Floating point numbers are a method of dynamic binary numerical representation, allowing for a customizable range and accuracy using the same number of digits. Floating point consists of 2 parts, a mantissa which contains the binary value of the represented number, and the exponent which shifts the decimal point according to the size of the number. For a floating point number to be normalized and make the best use of available memory, it must begin with "0.1" for a positive number and "1.0" for a negative number. Any deviation with this could be a waste of bits, as the same number could be represented with a smaller mantissa.

For example, the number 32 could be represented by a floating point number with an 8 bit mantissa and a 5 bit exponent.

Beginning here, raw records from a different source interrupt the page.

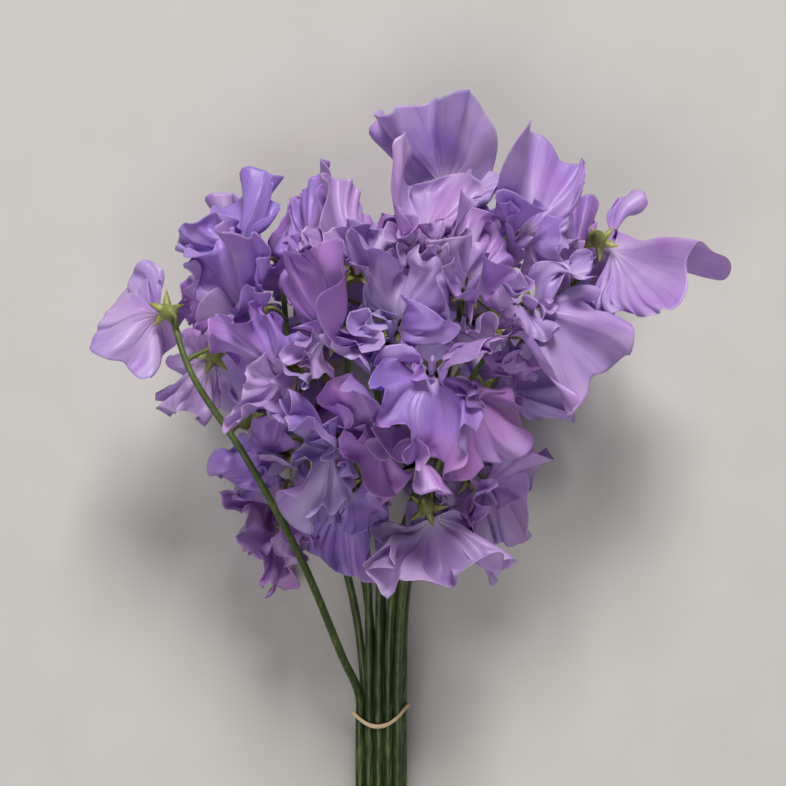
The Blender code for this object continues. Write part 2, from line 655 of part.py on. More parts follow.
def main():
    clear_scene()
    green = material("stem_green", (0.10, 0.20, 0.05), 0.55)
    violet = material("petal_violet", (0.45, 0.32, 0.78), 0.60)
    tan = material("band_tan", (0.72, 0.55, 0.36), 0.50)
    stems = [[Bloom(i, j, spec) for j, spec in enumerate(stem["blooms"])] for i, stem in enumerate(STEMS)]
    paths = [stem_path(stem) for stem in STEMS]
    bars = keep_outs(stems, paths)
    everyone = [bloom for blooms in stems for bloom in blooms]
    for number, (blooms, path) in enumerate(zip(stems, paths), start=1):
        make_stem(number, blooms, path, green)
    for bloom in everyone:
        make_bloom(bloom, room_planes(bloom, everyone, bars), violet)
    make_band(tan)


main()
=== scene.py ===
"""Looks of a tied bunch of sweet pea stems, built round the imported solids.

Every bloom, stem and the rubber band gets a finer piece that keeps the form of its solid: thin ruffled
petals, round ridged stems, cupped calyces with pointed sepals. The design below is written in
millimetres from the middle of the band, as the solids are.
"""

import math

import bpy
import numpy as np
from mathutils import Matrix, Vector


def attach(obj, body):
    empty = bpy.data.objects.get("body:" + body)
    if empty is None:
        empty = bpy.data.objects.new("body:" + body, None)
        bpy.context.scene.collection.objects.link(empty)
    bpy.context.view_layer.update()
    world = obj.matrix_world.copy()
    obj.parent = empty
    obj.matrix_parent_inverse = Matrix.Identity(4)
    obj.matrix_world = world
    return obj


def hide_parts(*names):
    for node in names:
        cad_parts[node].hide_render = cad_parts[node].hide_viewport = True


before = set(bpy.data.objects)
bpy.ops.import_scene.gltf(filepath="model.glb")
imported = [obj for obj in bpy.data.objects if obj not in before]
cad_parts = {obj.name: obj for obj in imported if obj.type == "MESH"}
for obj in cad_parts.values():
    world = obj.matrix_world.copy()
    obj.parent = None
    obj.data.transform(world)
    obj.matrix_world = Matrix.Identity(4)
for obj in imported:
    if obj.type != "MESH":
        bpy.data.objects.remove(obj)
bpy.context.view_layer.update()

MM = 0.001

# ---- the bunch's dimensions, in millimetres ----
BUNCH_CENTRE = (12.6, 69.5)     # the frame's origin, from the middle of the band
TIE_HEIGHT = 23.0
TAIL_HEIGHT = 4.5
TAIL_LENGTH = 116.0
TAIL_SLOPE = (TIE_HEIGHT - TAIL_HEIGHT) / TAIL_LENGTH
STEM_R_TAIL = 1.95
STEM_R_TIE = 1.85
STEM_R_TIP = 1.15
ROW_PITCH = 4.15
ROW_RISE = 1.85
BAND_GAP = 0.35
BAND_THICK = 1.1
BAND_WIDTH = 2.0
BAND_SAG = 4.9
BAND_BOW = 0.05
BAND_TILT = 0.16
BAND_RUN = 7.0
CALYX_LENGTH = 8.0
CALYX_R = 2.9
CALYX_WALL = 0.35
SEPAL_REACH = 8.3
SEPAL_HALF = 2.35               # half its width where it leaves the calyx
SEPAL_THICK = 0.42
STALK_R = 0.95
STALK_DROP = 4.0
STALK_ROOM = 1.3
FLOOR_PRESS = 12.0
CLAW_LENGTH = 5.0
CLAW_SHARE = 0.15
CLAW_FADE = 4.0
BANNER_HEIGHT = 39.0
BANNER_SPREAD = math.radians(97)
BANNER_CLAW = 1.5
BANNER_RISE = math.radians(42)
BANNER_TURN = 15.0
BANNER_FOLD = 16.0              # a half is fully folded this far from the midline
NOTCH_DEPTH = 0.16              # the notch at the banner's top, as a share of its height
NOTCH_WIDTH = 0.12              # and of its half width
WING_LENGTH = 33.0
WING_SPREAD = math.radians(78)
WING_CLAW = 1.1
WING_RISE = math.radians(24)
WING_TURN = 22.0
WING_CLEAR = 2.6
KEEL_LENGTH = 17.0
FULL_TURN = 6.28
BANNER_FAN = ((0.13, 4.4, 4), (0.07, 7.4, 5))       # waves across the fan: (height, rate, which draw)
WING_FAN = ((0.10, 3.6, 12), (0.06, 6.5, 14))

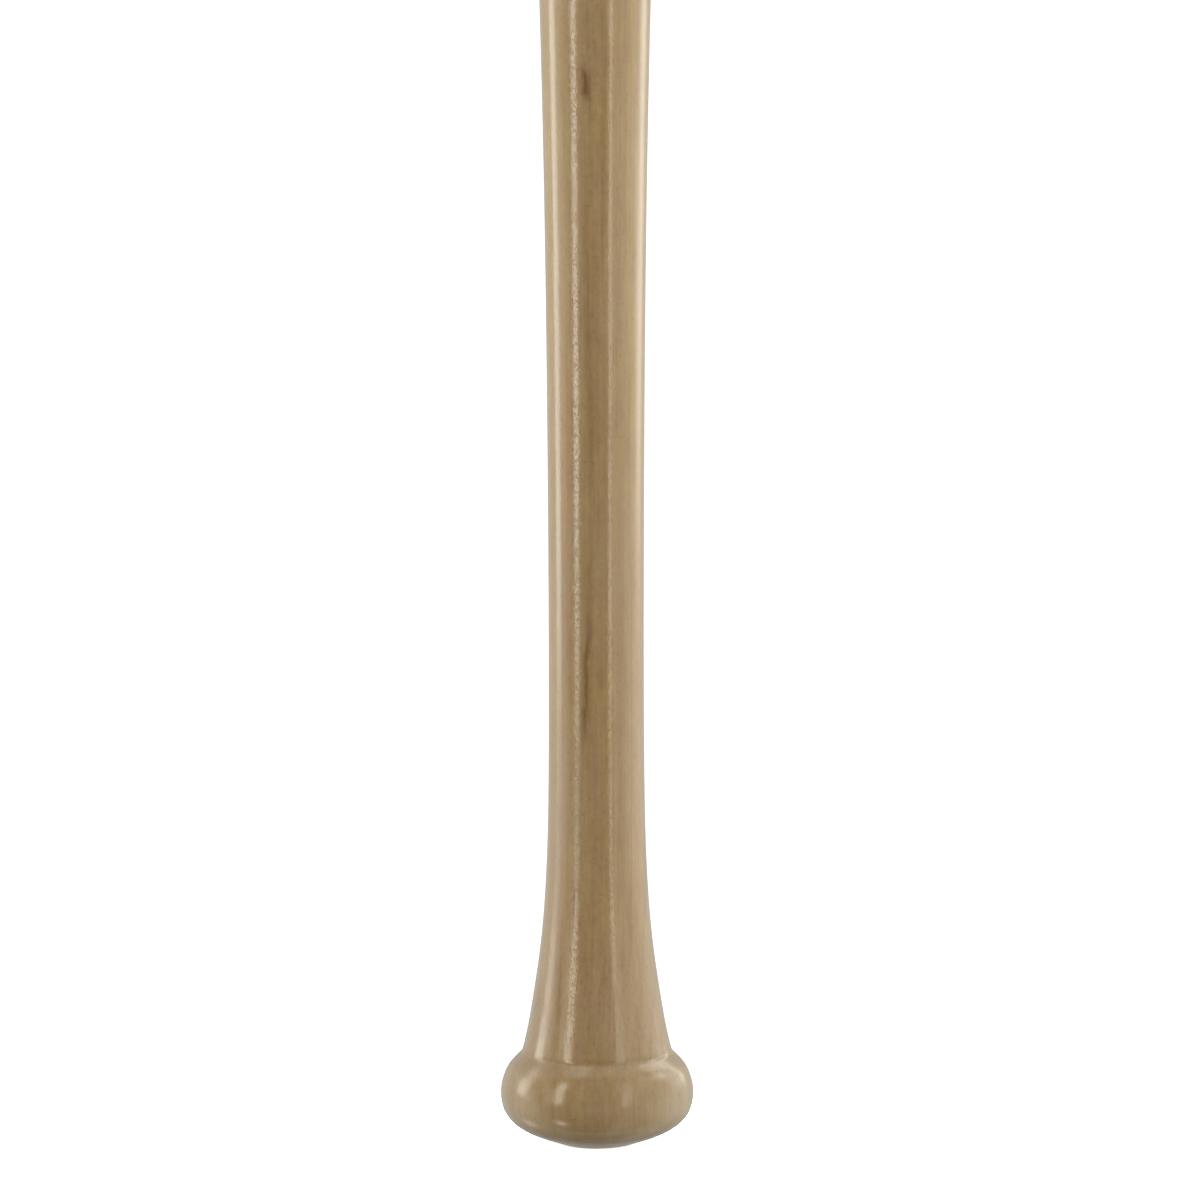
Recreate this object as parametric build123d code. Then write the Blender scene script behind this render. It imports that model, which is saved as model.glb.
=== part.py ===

The mantissa would be as follows: 0.1000000

The exponent must shift the decimal point to shift 1 into the value of 32, it must therefore have a value of 6: 00110

Converting from Binary to Denary

1. Write down the mantissa, with the point inserted after the sign bit. (Miss off trailing 0’s)
2. If the mantissa is negative (sign bit = 1) then
   1. find the twos complement of the mantissa
3. If the exponent is negative (sign bit = 1) then
   1. find the twos complement of the exponent
4. Calculate the value of the exponent in denary
5. If the exponent is positive then
   1. move the point in the mantissa to the right the number of places given by the exponent
6. else {if the exponent is negative}
   1. move the point in the mantissa to the left the number of places given by the exponent
7. Convert the mantissa to denary to obtain the answer

Converting from Denary to Binary

1. Convert the denary number to an unsigned binary number (the mantissa)
2. Normalise this (move the point to in front of the leading 1)
3. If the number is negative then
   1. represent it as its twos complement equivalent
4. Count the number of places the point has been moved to give exponent
5. If point moved left then
   1. exponent is positive
6. else {if point moved right}
   1. exponent is negative
7. Convert exponent to twos complement binary (6-bits in this case)
8. Add 0’s to the mantissa if necessary (to give 10 bits in this case)

Example 1

Convert 123.5 to floating point form

1. Convert number (123.5) to pure binary = 1111011.1
2. Normalise mantissa = 0.11110111
3. (Number not negative)
4. The point has moved 7 places left, so exponent = 7
5. Convert exponent to twos complement binary = 000111
6. Add 0’s to the mantissa = 0.111101110

Answer = 0111101110 000111

Example 2

Convert 0.1875 to floating point form

1. Convert number (0.1875) to pure binary = 0.0011
2. Normalise mantissa = 0.11
3. (Number not negative)
4. The point has moved 2 places right, so exponent = - 2
5. Convert exponent to twos complement binary = 111110
6. Add 0’s to the mantissa = 0.110000000

Answer = 0110000000 111110

Example 3

Convert -0.375 to floating point form

1. Convert number (-0.375) to pure binary = - 0.011
2. Normalise mantissa = - 0.11
3. Number negative so find twos complement = 1.01
4. The point has moved 1 place right, so exponent = - 1
5. Convert exponent to twos complement binary = 111111
6. Add 0’s to the mantissa = 1.010000000

Answer = 1010000000 111111